The step of controlling independently the position of each sound facilitates distinction between each sound by arranging the position of each sound on the circumference of substantially a circle to move in an orbit.
Further preferably, the position change of all the sounds can be set earlier than that of the normal time control or returned to the former position. As a result, the position change of sound can be controlled by the user's intention.
According to another aspect of the present invention, an information selection apparatus with a sound source to select desired information includes a unit time-controlling independently the position of each sound, a sound selection unit selecting a sound, and a selector selecting information associated with the sound in response to a selection signal of the sound selection unit.
According to a further aspect of the present invention, an information selection apparatus with a sound source to select desired information source from a plurality of information sources includes means for sequentially switching a plurality of information sources as audio information and presenting the same by a sound source, means for selecting audio information relevant to a desired information source from the presented audio information.
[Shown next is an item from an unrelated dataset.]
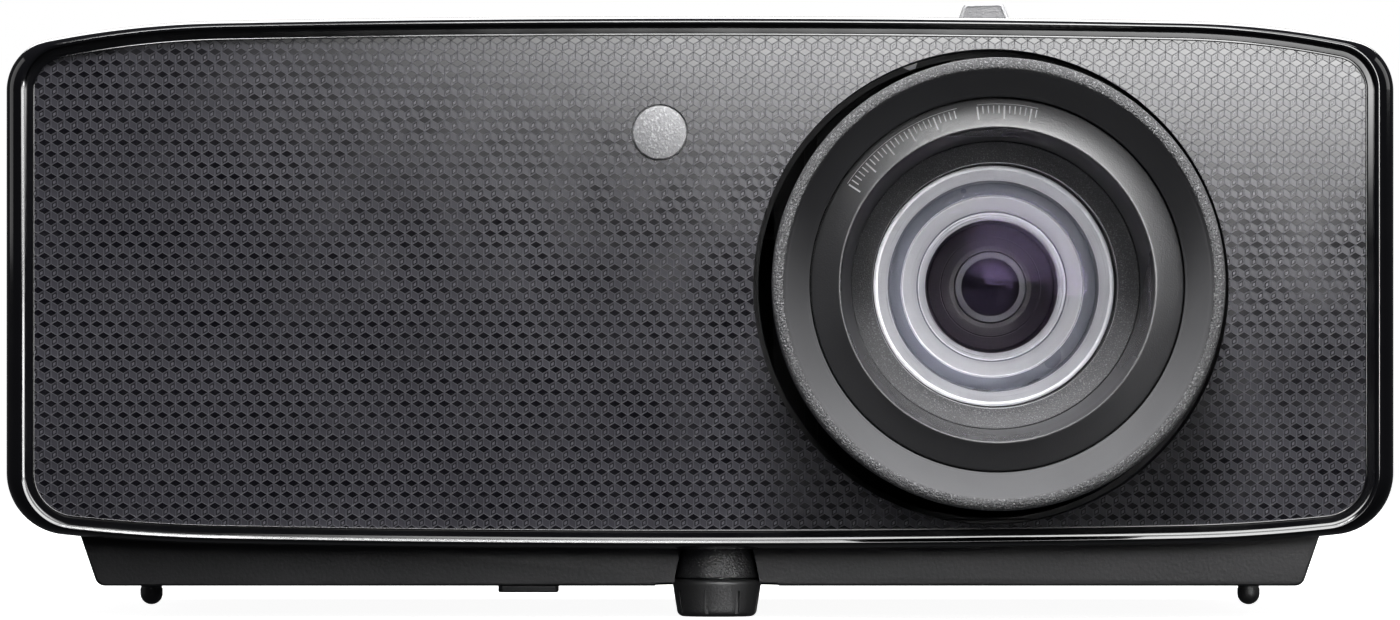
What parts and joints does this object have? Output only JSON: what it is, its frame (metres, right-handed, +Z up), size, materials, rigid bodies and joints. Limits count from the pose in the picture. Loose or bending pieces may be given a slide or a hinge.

By presenting an information source as audio information by voice, an information source can be selected without depending upon only visual recognition. By selecting that audio information when presented, an information source can be selected by unitary operation.
Preferably, the information selection apparatus includes means for indicating switching of the audio information.
This allows switching of the audio information by an indication of the user. Audio information can be presented at a timing suiting the user's wishes.
Further preferably, the switch specify means specifies presentation of audio information presented after or before the currently-presented audio information.
Accordingly, switching can be effected by the user's specification so as to present audio information that was to be presented afterwards or that is already presented during presentation of audio information. Therefore, the user can sequentially refer to information according to his/her wishes. This switching is not limited to audio information immediately preceding or succeeding the currently-presented audio information. Several audio information can be skipped by rewinding or fast-forwarding to present an appropriate audio information.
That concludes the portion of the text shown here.